The minimum of this function is at *x* = [1,1], where *f*(*x*) = 0. A contour map of this function is shown in the figure below,
along with the solution path to the minimum for a steepest descent
implementation starting at the point [–2,2]. The optimization was terminated
after 400 iterations, still a considerable distance from the minimum. The black
areas are where the method is continually zigzagging from one side of the valley
to another.

This function, also known as the banana function, is notorious in unconstrained examples because of the way the curvature bends around the origin.
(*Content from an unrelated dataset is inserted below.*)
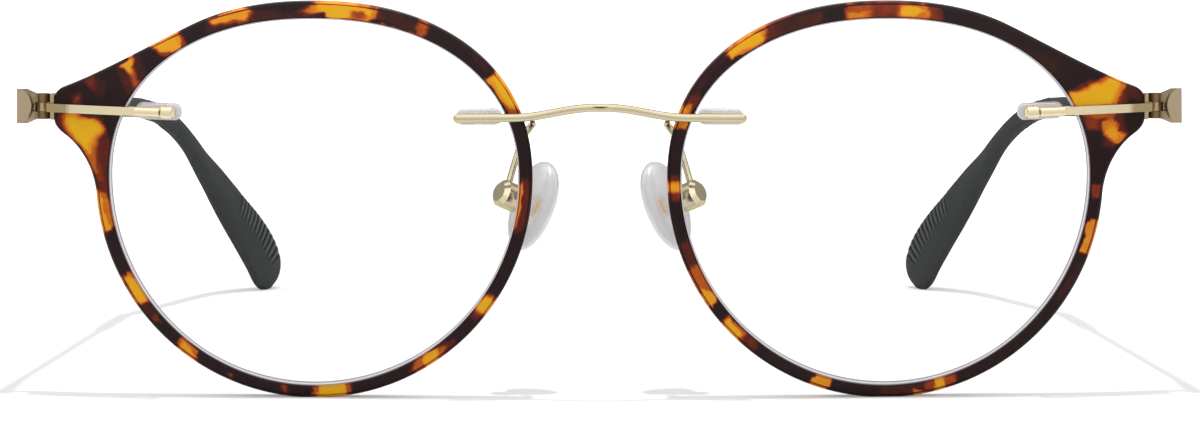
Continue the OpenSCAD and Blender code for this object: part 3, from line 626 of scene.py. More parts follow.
# The shell's patches, drawn over the photograph, each laid over those before it: how
# amber it is, how soft its edge is in millimetres, then its corners, across and up the front.
PATCHES = {
    "right": (
        (0.30, 0.5, -65, 33.8, -59, 33.9, -58.4, 31.9, -57.6, 29.3, -57.8, 23.4, -59.6, 23.3,
         -60.4, 27.5, -62.2, 30.2, -64.9, 31.5),
        (0.40, 0.8, -61.1, 30.4, -59.4, 29.5, -58.5, 24.6, -58, 22, -59.7, 23, -60.5, 27.5),
        (0.60, 0.5, -63.8, 33.9, -62.1, 33.7, -61.6, 33.2, -59.7, 33.2, -58.4, 31.7, -59.2, 30.6,
         -59.7, 29.3, -59.7, 26.7, -60.3, 26.4, -60.9, 28.5, -61.9, 29.9, -63, 30.9, -63.7, 32.1),
        (0.74, 0.4, -63.4, 33.9, -62.6, 33.7, -62.1, 33.1, -59.8, 33.1, -58.7, 31.7, -59.6, 30.8,
         -60.2, 29.5, -60.4, 28.8, -61.1, 29.7, -62.1, 30.6, -63.1, 31.6),
        (0.98, 0.35, -63, 33, -61.6, 32.7, -60.2, 32.9, -59.2, 31.8, -60.2, 30.9, -60.7, 29.5,
         -60.9, 29.5, -62, 30.6, -62.8, 31.7),
        (0.34, 0.6, -61.4, 37.9, -60.1, 38.4, -59.2, 36.6, -59.9, 36, -60.9, 36.9),
        (0.38, 0.7, -62.7, 35.5, -61.6, 36.1, -61.3, 34.6, -62.6, 34.5),
        (0.20, 0.8, -59.7, 38.2, -58.5, 37.3, -58.7, 35.4, -59.7, 35.6),
        (0.22, 0.6, -57.5, 39.2, -54.4, 40.7, -53.4, 37.6, -55.6, 35.7, -56.7, 37.6),
        (0.50, 0.4, -56, 38.8, -55.1, 39.3, -54.6, 37.7, -54, 37.4, -55, 36.2, -55.6, 37.6),
        (0.66, 0.35, -56.8, 39.2, -55.1, 40.6, -55.1, 39.7, -55.4, 39.1, -55.1, 38.1, -55.8, 38.3,
         -56.4, 38.8),
        (0.84, 0.3, -56.6, 39.4, -55.4, 40.3, -55.5, 39.3, -55.5, 38.5, -56, 38.7, -56.4, 39),
        (0.42, 0.4, -53.7, 41.4, -49.9, 43.6, -48.8, 41.9, -49.5, 41, -51.3, 40.3),
        (0.72, 0.3, -53.3, 41.6, -50.1, 43.6, -49.5, 41.9, -49.5, 41.2, -50.6, 40.7, -51.8, 41),
        (0.86, 0.3, -52.7, 41.5, -51.3, 42.4, -50.3, 42.7, -49.8, 41.8, -50.1, 41.2, -51, 41),
        (0.20, 0.6, -46.9, 44.3, -41.3, 46, -35.1, 45.8, -35.1, 44.7, -39.9, 44.5, -44.6, 43.4,
         -46.5, 43.2),
        (0.46, 0.35, -46.6, 44.5, -43, 46.2, -41.1, 46.3, -40.8, 45.6, -41.5, 44.9, -42.7, 44.3,
         -46, 44.1),
        (0.76, 0.25, -46.3, 44.8, -42.7, 46.2, -41.3, 46.1, -41.5, 45.5, -42.1, 44.8, -44.6, 44.5,
         -46, 44.3),
        (0.30, 0.4, -35.8, 45.8, -34, 47.2, -26.4, 46.8, -25.2, 46, -23.1, 45.6, -23.1, 44.6,
         -26.9, 44.9, -31.8, 44.8, -35.1, 45.1),
        (0.66, 0.3, -35.2, 45.7, -33.7, 47.1, -29.5, 47.2, -26.2, 46.4, -26.5, 45.1, -27.3, 44.5,
         -29.5, 44.9, -32.2, 44.8, -32.3, 45.8, -33.9, 45.5),
        (0.90, 0.3, -33.5, 46.9, -29.5, 46.8, -26.9, 46.1, -27.1, 45.2, -28, 45.9, -29.2, 45.8,
         -29.9, 45.1, -32.1, 44.8, -32.2, 45.9, -33.2, 45.9),
        (0.48, 0.4, -29.2, 45.8, -27.8, 46, -27.6, 45, -29.2, 45),
        (0.16, 0.3, -35, 45, -33.7, 45.5, -32.3, 45.8, -32.2, 44.8),
        (0.58, 0.2, -27.6, 44.7, -24.2, 44, -20.7, 43, -21.2, 42.5, -24.3, 43.6, -27.6, 44.3),
        (0.20, 0.5, -25.7, 45.8, -21.7, 44.8, -21.4, 43.2, -25.4, 44.6),
        (0.48, 0.25, -21.6, 44, -21.2, 45.1, -20, 44.5, -20.6, 42.7, -21.6, 43.2),
        (0.20, 0.7, -15.8, 41.6, -14.4, 41.1, -12.7, 39, -13.4, 38.5, -14.8, 39.9),
        (0.50, 0.3, -13.7, 37.8, -11.9, 39.4, -10.6, 38, -9.3, 35.9, -8.7, 33.5, -10.8, 33.5,
         -11.8, 35.2, -12.8, 36.6),
        (0.76, 0.3, -13.3, 38, -11.9, 39.2, -10.7, 37.8, -9.7, 35.9, -9.2, 34.2, -10.8, 34.3,
         -11.7, 35.4, -12.7, 36.9),
        (1.00, 0.35, -12.8, 38, -12.1, 38.5, -11.2, 37.2, -10.4, 35.7, -9.9, 34.7, -10.7, 34.7,
         -11.5, 35.9),
        (0.30, 0.5, -9.6, 26, -7.9, 26, -8.3, 20.7, -10.1, 19.2, -10.4, 20.7, -9.7, 23),
        (0.68, 0.2, -9.6, 25.3, -9, 25.5, -9.2, 22.9, -9.7, 20.3, -10.3, 20.1, -9.8, 22.7),
        (0.30, 0.5, -15.4, 10.8, -13.5, 10.1, -13.9, 8.7, -15.6, 9.6),
        (0.60, 0.3, -15.1, 11.1, -13.8, 12.7, -12, 12, -12.6, 10.3, -13.8, 9.5, -15.1, 10.7),
        (0.92, 0.3, -14.5, 11.4, -13.7, 12.1, -12.4, 11.6, -12.9, 10.7, -13.7, 10, -14.5, 10.7),
        (0.30, 0.4, -22.8, 2.9, -21.8, 5.1, -18.9, 6.5, -17.3, 7.2, -16.7, 6.3, -18.2, 4.8, -20.3,
         3.3, -22.2, 2.3),
        (0.56, 0.35, -22.2, 3.4, -21.4, 5.3, -19.4, 6.2, -18.1, 6.4, -18.6, 4.6, -20.3, 3.4, -21.8,
         2.8),
        (0.88, 0.35, -20.9, 5.3, -19.3, 6, -19.2, 4.1, -20.5, 3.4),
        (0.55, 0.35, -34, 2.4, -29.3, 2.7, -29.3, -0.2, -34.1, -0.3),
        (0.97, 0.3, -33.3, 2.4, -30.1, 2.6, -30, -0.2, -33.4, -0.3),
        (0.42, 0.5, -38, 1.6, -37.1, 1.8, -37, 0, -37.9, 0.2),
        (0.52, 0.35, -44.3, 2.8, -43.7, 3, -43.5, 1.6, -44.2, 1.7),
        (0.60, 0.3, -50.4, 6.1, -49.4, 7.4, -47.4, 5.6, -47.9, 4, -49.1, 4.6),
        (0.78, 0.3, -49.9, 5.9, -49.1, 6.6, -47.9, 5, -48.6, 4.5),
        (0.36, 0.4, -53.2, 9.7, -52.4, 10.2, -52, 8.9, -53.1, 8.9),
        (0.28, 0.4, -55.2, 11, -53.1, 11.5, -52.5, 10.1, -54.2, 9.6),
        (0.66, 0.3, -56.9, 14.3, -55.2, 15.3, -53.9, 13.4, -53.1, 11.4, -54.8, 10.8, -56.1, 12.6),
        (0.92, 0.35, -56.2, 13.9, -55, 14, -54, 13, -53.4, 11.5, -54.8, 11.1, -55.6, 12.7),
        (0.34, 0.4, -60.1, 25.7, -58, 25.8, -57.3, 20.8, -58.9, 19.4),
        (0.62, 0.35, -60.2, 24.8, -58.6, 24.1, -57.8, 22.4, -57.3, 20.5, -59, 19.1, -59.6, 21.9),
        (0.82, 0.25, -60, 24.5, -59.2, 24.3, -58.8, 22.2, -58.1, 20, -58.9, 19.5, -59.5, 21.9),
    ),
    "left": (
        (0.30, 0.6, 9.4, 34.2, 10.4, 36.4, 11.8, 37.1, 11.8, 35, 10.6, 33.5),
        (0.62, 0.3, 8.5, 34, 9.4, 35.1, 10.9, 34.7, 10.5, 32.6, 10.3, 31.9, 8, 31.9, 8.3, 32.8),
        (0.74, 0.3, 8.6, 34.2, 9.8, 34.7, 10.4, 34, 10.2, 32.8, 8.5, 32.6),
        (0.18, 0.7, 9.9, 35.9, 11.8, 38.7, 13.7, 41.1, 15.3, 41.5, 15.1, 40.1, 13.2, 38.7, 11.3,
         35.9),
        (0.42, 0.4, 14.6, 41.1, 17, 43.2, 22.4, 45.8, 23.6, 44.8, 21, 43.2, 19.3, 42.3, 15.6,
         40.1),
        (0.68, 0.3, 14.9, 41.1, 17, 43.2, 19.6, 44.4, 19.8, 43.2, 19.1, 42, 17.7, 41.3, 15.6,
         40.1),
        (0.93, 0.3, 15.2, 41.1, 17.1, 42.7, 19.1, 43.5, 19.3, 42.6, 17.9, 41.8, 16.5, 41.1, 15.7,
         40.4),
        (0.24, 0.6, 19.8, 43.7, 23.6, 45.8, 26.4, 45.8, 26.2, 44.1, 22.4, 43.2, 20.1, 42.3),
        (0.38, 0.3, 28.9, 46.8, 36, 47.1, 36, 44.6, 28.9, 44.6),
        (0.50, 0.3, 29, 46.7, 32.1, 46.8, 32.1, 44.8, 29, 44.7),
        (0.64, 0.25, 29.3, 45.5, 31.6, 45.8, 31.6, 44.8, 29.3, 44.7),
        (0.36, 0.5, 38.3, 46.7, 40.4, 46.2, 40.6, 44.1, 38.3, 44.3),
        (0.64, 0.35, 35.3, 46.9, 38.5, 46.7, 39.1, 45.5, 38.7, 44.3, 35.5, 44.6),
        (0.90, 0.3, 35.7, 46.4, 37.4, 46.4, 38.3, 45.7, 37.1, 45.3, 35.5, 45.4),
        (0.16, 0.8, 44.3, 43.6, 48.5, 42.1, 54.5, 39.7, 53.3, 37.1, 47.3, 41),
        (0.34, 0.45, 55.2, 36, 56.3, 36.7, 57.6, 37.3, 59.1, 37.6, 60.8, 38.5, 63.5, 37.4, 62.9,
         35.5, 62.5, 34.4, 55.9, 34.3),
        (0.66, 0.35, 55.5, 36, 57.9, 36.7, 59.1, 37.3, 60.8, 38.3, 62.7, 37.4, 62.3, 36.3, 61.6,
         35.3, 61.4, 34.4, 55.9, 34.4),
        (0.95, 0.35, 55.8, 35.9, 57.9, 36.3, 59.1, 36.9, 60.4, 37.6, 61.8, 37.4, 61.6, 36.4, 60.9,
         35.3, 60.5, 34.5, 56.2, 34.6),
        (0.26, 0.5, 62.5, 37, 64.5, 36.4, 64.6, 34.9, 62.3, 35),
        (0.30, 0.5, 56.2, 34, 62.2, 34.1, 62.7, 30.8, 60.8, 29.2, 58.4, 30.2, 57.4, 32.1),
        (0.40, 0.4, 57.4, 33.5, 59.2, 33, 59.1, 31.4, 58.1, 31.1, 57.5, 32.3),
        (0.56, 0.35, 56.7, 34, 61.5, 34.1, 60.9, 33, 58.8, 33, 57.3, 33.3),
        (0.66, 0.35, 59.6, 32.5, 60.8, 33.2, 61.8, 32.2, 61.6, 31.4, 62.6, 31, 61.6, 29.9, 60.8,
         29.9, 59.7, 30.9),
        (0.80, 0.35, 60.1, 31.5, 61.1, 32.1, 61.5, 31.3, 61.2, 30.4, 60.2, 30.6),
        (0.10, 0.4, 57.9, 31.4, 59.4, 31.6, 59.7, 30.2, 59.3, 29.2, 58.1, 29.2),
        (0.42, 0.5, 58.4, 25.2, 59.7, 25.2, 59.5, 23.5, 58.3, 23.5),
        (0.70, 0.3, 57.7, 20.7, 59.4, 21, 58.9, 18.5, 58.1, 16.3, 57, 17.4, 57.6, 19),
        (0.18, 0.8, 56.7, 15.9, 58, 15.9, 54.9, 10.7, 53.7, 11.5),
        (0.22, 0.6, 33.2, 2.4, 40.3, 2.8, 40.4, 0.1, 35.6, -0.3, 33.2, -0.3),
        (0.48, 0.4, 38.4, 1.6, 39.6, 2.8, 42, 3.2, 42.5, 1.8, 41.1, 0.3, 38.9, 0),
        (0.86, 0.25, 39.8, 2.8, 40.8, 2.9, 41, 0.3, 39.9, 0.2),
        (0.64, 0.25, 37, 1, 38.8, 1, 38.7, -0.4, 37, -0.3),
        (0.74, 0.2, 25.6, 3.3, 27.5, 2.5, 26.8, 0.6, 24.4, 1.4),
        (0.30, 0.4, 16.1, 7.2, 17.3, 8.2, 18.9, 6.5, 18.1, 5.4, 16.6, 6.2),
        (0.56, 0.3, 14.1, 9.1, 15.4, 10.2, 16.1, 8.9, 17.5, 7.9, 16.3, 6.5, 15.3, 7.3),
        (0.86, 0.25, 14.3, 9, 15.3, 9.7, 15.9, 8.5, 16.8, 7.7, 16.1, 7.1, 15.1, 7.9),
        (0.28, 0.4, 9, 18.4, 10.6, 19.1, 11.8, 16, 10.2, 15.3),
        (0.58, 0.3, 10, 15.4, 11.6, 16, 13.5, 13.2, 14.4, 12.1, 13.1, 10.7, 12.2, 11.5, 11, 13.5),
        (0.84, 0.3, 11.8, 12.9, 13, 12.9, 14.1, 11.9, 13.2, 11, 12.3, 11.6),
        (0.34, 0.4, 7.6, 26.4, 9.8, 26.7, 10.2, 23.5, 7.9, 23.5),
        (0.68, 0.25, 7.7, 25.7, 9.9, 25.9, 10, 24.3, 7.8, 24.3),
        (0.84, 0.3, 8, 25.5, 9.6, 25.5, 9.7, 24.7, 8, 24.7),
    ),
}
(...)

Rosenbrock's function is used throughout this section to illustrate the use of a variety of optimization techniques. The contours have been plotted in exponential increments because of the steepness of the slope surrounding the U-shaped valley.
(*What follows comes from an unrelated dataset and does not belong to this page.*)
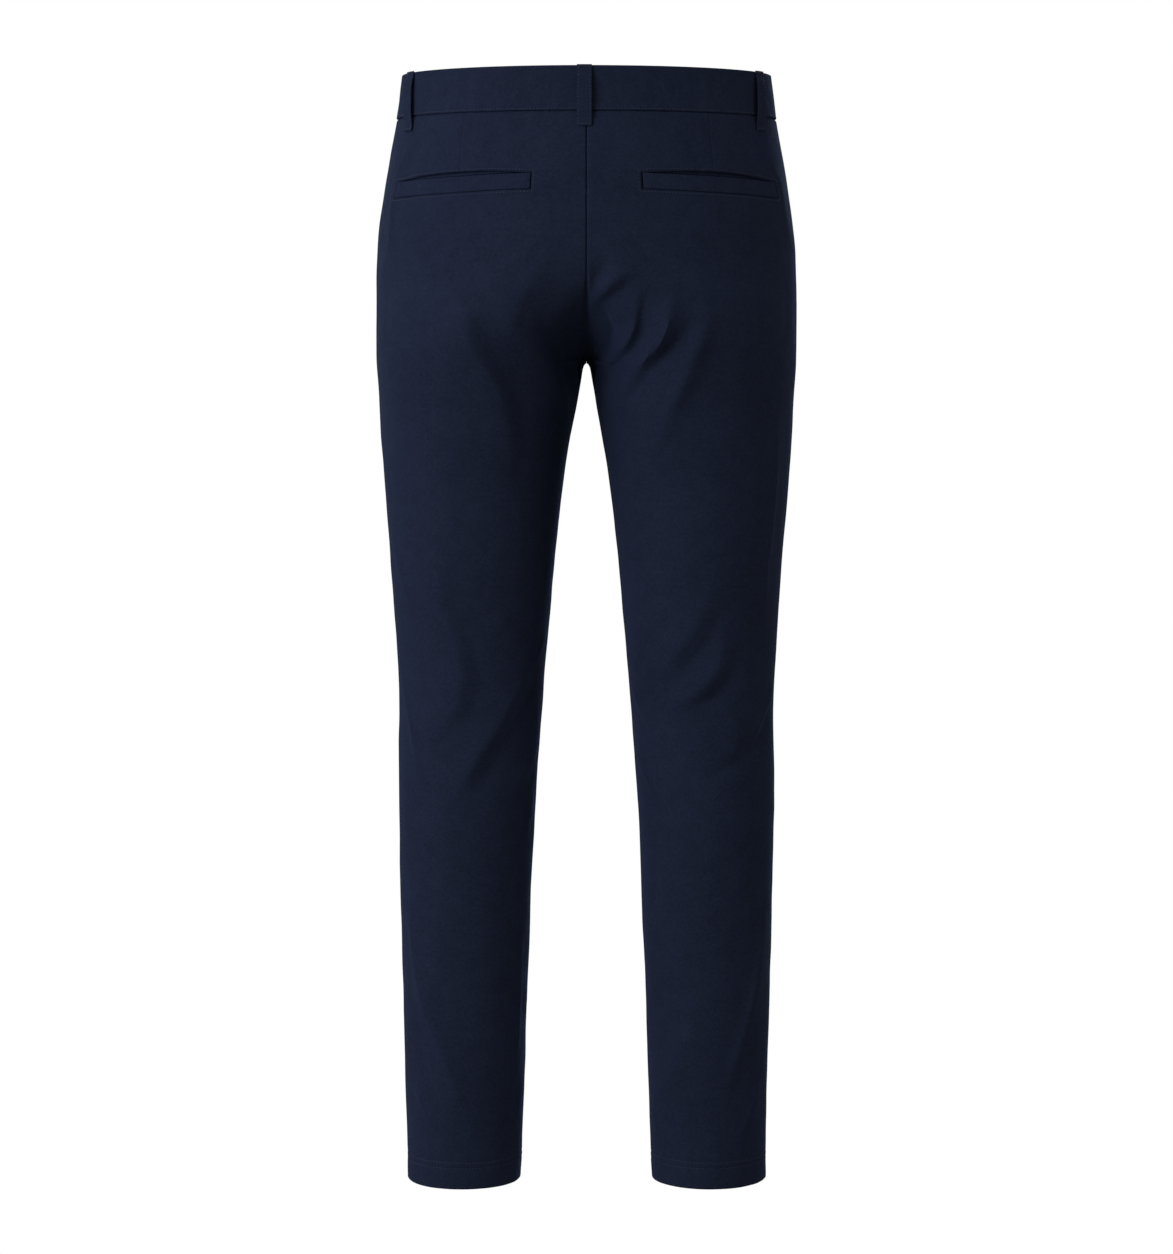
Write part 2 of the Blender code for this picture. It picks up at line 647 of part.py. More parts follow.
def frame_at(arc, height, out):
    """A frame on the left half, moved out of it: its Z points outward, its Y upward."""
    place = np.array([float(arc)]), np.array([float(height)])
    origin = Vector((surface(*place) + outward(*place) * out)[0] * MM)
    z_axis = Vector(outward(*place)[0])
    x_axis = Vector((0, 0, 1)).cross(z_axis).normalized()
    y_axis = z_axis.cross(x_axis)
    return Matrix.Translation(origin) @ Matrix((x_axis, y_axis, z_axis)).transposed().to_4x4()


def zip_slider(name):
    """Slider body and pull tab, cut from one outline, between the tape and the fly."""
    curve = bpy.data.curves.new(name, "CURVE")
    curve.dimensions = "2D"
    curve.fill_mode = "BOTH"
    curve.extrude = SLIDER_THICK / 2 * MM
    spline = curve.splines.new("POLY")
    spline.points.add(len(SLIDER_OUTLINE) - 1)
    for point, corner in zip(spline.points, SLIDER_OUTLINE):
        point.co = (corner.x * MM, corner.y * MM, 0, 1)
    spline.use_cyclic_u = True
    arc = SLIDER_FROM_CENTRE - reach("front", SLIDER_HEIGHT)[0]
    placed(name, curve, METAL_MATERIAL, frame_at(arc, SLIDER_HEIGHT, -CLOTH / 2))


def waist_button(name):
    """A turned button on the end of the left waistband."""
    mesh = bpy.data.meshes.new(name)
    profile = [(turn.radius * MM, 0, turn.height * MM) for turn in BUTTON_PROFILE]
    mesh.from_pydata(profile, [(k, k + 1) for k in range(len(profile) - 1)], [])
    on_band = BAND_PROUD + BAND_THICK + 2 * LAYER_GAP
    arc = -reach("front", BUTTON_HEIGHT)[0] - BUTTON_FROM_CENTRE
    obj = placed(name, mesh, BUTTON_MATERIAL, frame_at(arc, BUTTON_HEIGHT, on_band))
    turned = obj.modifiers.new("Turned", "SCREW")
    turned.axis = "Z"
    turned.steps = turned.render_steps = BUTTON_STEPS
    turned.use_merge_vertices = True
    turned.merge_threshold = 0.00001


# ---------------------------------------------------------------- build
for old in list(bpy.data.objects):
    bpy.data.objects.remove(old)

TROUSERS = bpy.data.collections.new("Chino trousers")
bpy.context.scene.collection.children.link(TROUSERS)

CLOTH_MATERIAL = principled("Navy twill", (0.0095, 0.0125, 0.026), 0.85)
TAPE_MATERIAL = principled("Zip tape", (0.008, 0.010, 0.020), 0.8)
METAL_MATERIAL = principled("Zip metal", (0.42, 0.40, 0.36), 0.35, 1.0)
BUTTON_MATERIAL = principled("Navy button", (0.012, 0.015, 0.030), 0.4)

for half, sign in (("left", LEFT), ("right", RIGHT)):
    back_panel("back_" + half, sign)
    front_panel("front_" + half, sign)
    waistband("waistband_" + half, sign)
    back_welt("back_welt_" + half, sign)
    back_facing("back_facing_" + half, sign)
    front_facing("front_facing_" + half, sign)

for belt_loop_row in LOOPS:
    belt_loop(belt_loop_row)

fly_zip("fly_zip")
zip_slider("zip_slider")
waist_button("waist_button")
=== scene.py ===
"""Looks of the chino trousers: thin cloth shells with their creases, seams, stitching and trims,
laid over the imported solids, on a plain white stage.

+Z is up, the front faces -Y and the wearer's left is +X.  Sizes are in millimetres until a
mesh is made.  A point of the cloth is named by its arc (the run round the body from the side
seam, + to the back and - to the front) and its height.
"""

import math
from collections import namedtuple

import bpy
import numpy as np
from mathutils import Matrix, Vector, noise


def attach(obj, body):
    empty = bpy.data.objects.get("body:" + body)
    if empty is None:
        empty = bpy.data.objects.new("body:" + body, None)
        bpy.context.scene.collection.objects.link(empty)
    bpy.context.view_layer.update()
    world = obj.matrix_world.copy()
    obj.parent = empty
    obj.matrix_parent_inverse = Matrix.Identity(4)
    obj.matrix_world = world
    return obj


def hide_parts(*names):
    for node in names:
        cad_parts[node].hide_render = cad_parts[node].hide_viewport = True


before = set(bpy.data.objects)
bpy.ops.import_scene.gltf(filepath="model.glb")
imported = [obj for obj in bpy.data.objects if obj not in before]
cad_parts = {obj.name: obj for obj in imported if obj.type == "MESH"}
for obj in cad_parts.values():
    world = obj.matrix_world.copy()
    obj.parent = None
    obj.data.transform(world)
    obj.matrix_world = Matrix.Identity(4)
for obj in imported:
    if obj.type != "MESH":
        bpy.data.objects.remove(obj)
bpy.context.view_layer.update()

MM = 0.001
LEFT, RIGHT = 1, -1

# ---------------------------------------------------------------- sizes shared with the solids
# Heights count up from 0 in the middle of the waistband.
CLOTH, SEAM_GAP, LAYER_GAP = 1.8, 0.3, 0.35
WAIST_TOP, WAIST_SEAM, CROTCH, HEM = 20.0, -20.0, -245.0, -1015.0
WAIST_LEAN = 0.03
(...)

For a more complete description of this figure, including scripts that generate the iterative points, see Banana Function Minimization.

#### Quasi-Newton Methods

Of the methods that use gradient information, the most favored are the quasi-Newton methods. These methods build up curvature information at each iteration to formulate a quadratic model problem of the form

$$\underset{x}{\mathrm{min}}\frac{1}{2}{x}^{T}Hx+{c}^{T}x+b,$$ | (6) |

where the Hessian matrix, *H*, is a positive definite
symmetric matrix, *c* is a constant vector, and
*b* is a constant. The optimal solution for this problem
occurs when the partial derivatives of *x* go to zero,
i.e.,

$$\nabla f({x}^{*})=H{x}^{*}+\text{\hspace{0.17em}}c=0.$$ | (7) |

The optimal solution point, *x**, can be written as

$${x}^{*}=-{H}^{-1}c.$$ | (8) |

Newton-type methods (as opposed to quasi-Newton methods) calculate
*H* directly and proceed in a direction of descent to
locate the minimum after a number of iterations. Calculating
*H* numerically involves a large amount of computation.
Quasi-Newton methods avoid this by using the observed behavior of
*f*(*x*) and ∇*f*(*x*) to build up curvature information to make an approximation to
*H* using an appropriate updating technique.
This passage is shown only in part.